ICON Venue Group and 360 Architecture were revealed respectively on Monday as the project manager and architect for Edmonton's proposed downtown arena.

The City of Edmonton announced the appointment of ICON as the project management company through a news release.

The news about 360 Architecture's involvement was revealed less formally — Mayor Stephen Mandel told reporters about it at city hall.

The mayor's staff and city officials later said that the agreement is still under negotiation.

"They're a firm that has been identified and recommended as the architect to proceed. We're not under contract with them yet," said Rick Daviss, the executive director of the arena district project.

"We're negotiating with them. I'm hopeful that we'll be able to conclude negotiations successfully."

Daviss says that no major issues remain in the talks, just "dotting the i's and crossing the t's."

Krushell impressed by ICON

According to the city's news release, ICON has been the project manager for arenas in Pittsburgh, New Jersey, Phoenix and Denver as well as five others over the past decade.

"This is probably the most experienced company in North America that does this kind of planning and designing for specifically professional sports facilities," Mandel said.

"So we should have the number one team doing it and from what I gather, from talking to our people, they are the number one team."

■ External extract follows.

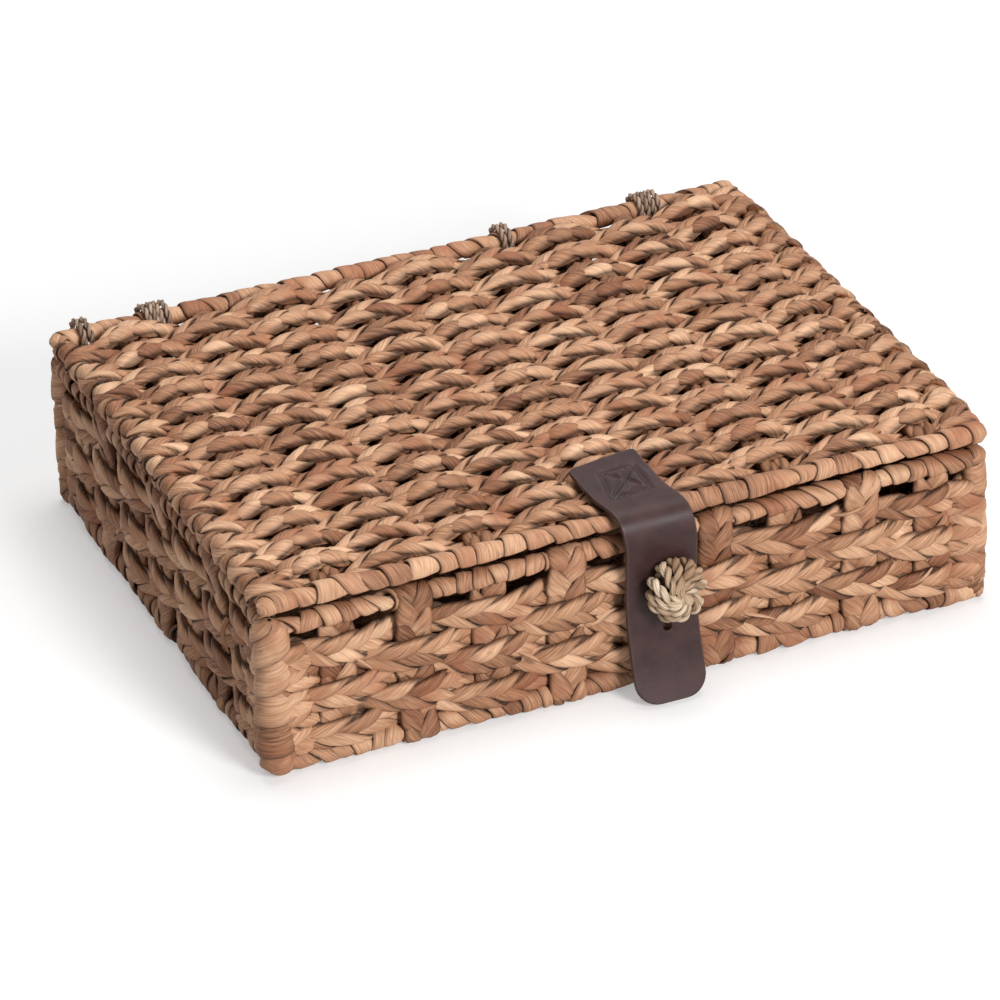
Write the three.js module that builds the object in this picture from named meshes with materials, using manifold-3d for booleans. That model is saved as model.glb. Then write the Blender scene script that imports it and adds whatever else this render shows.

Officials from ICON met with Edmonton city councillors on Monday. Coun. Kim Krushell was impressed by what she heard.

"These guys have the expertise I was looking for. So I'm very positive about that," she said.

"I think that some of the things that they presented to us show that they've really been considering the Edmonton market."

As for 360 Architecture, Daviss said the firm worked on the arena in Columbus.

"If we can achieve what they've achieved in Columbus here, I think that we'll have done very well," he said. 

The current concept for the arena has 18,400 seats, a link to the LRT system and a pedway connecting the building to adjacent developments.

In November council approved spending $30 million on the design process to complete the design to 60 per cent, enabling contractors to bid on delivering a "guaranteed maximum price" of $450 million for building construction.

The process is expected to take a full year.

The city also announced that Rick Daviss has been appointed executive director of the downtown sports and entertainment district project.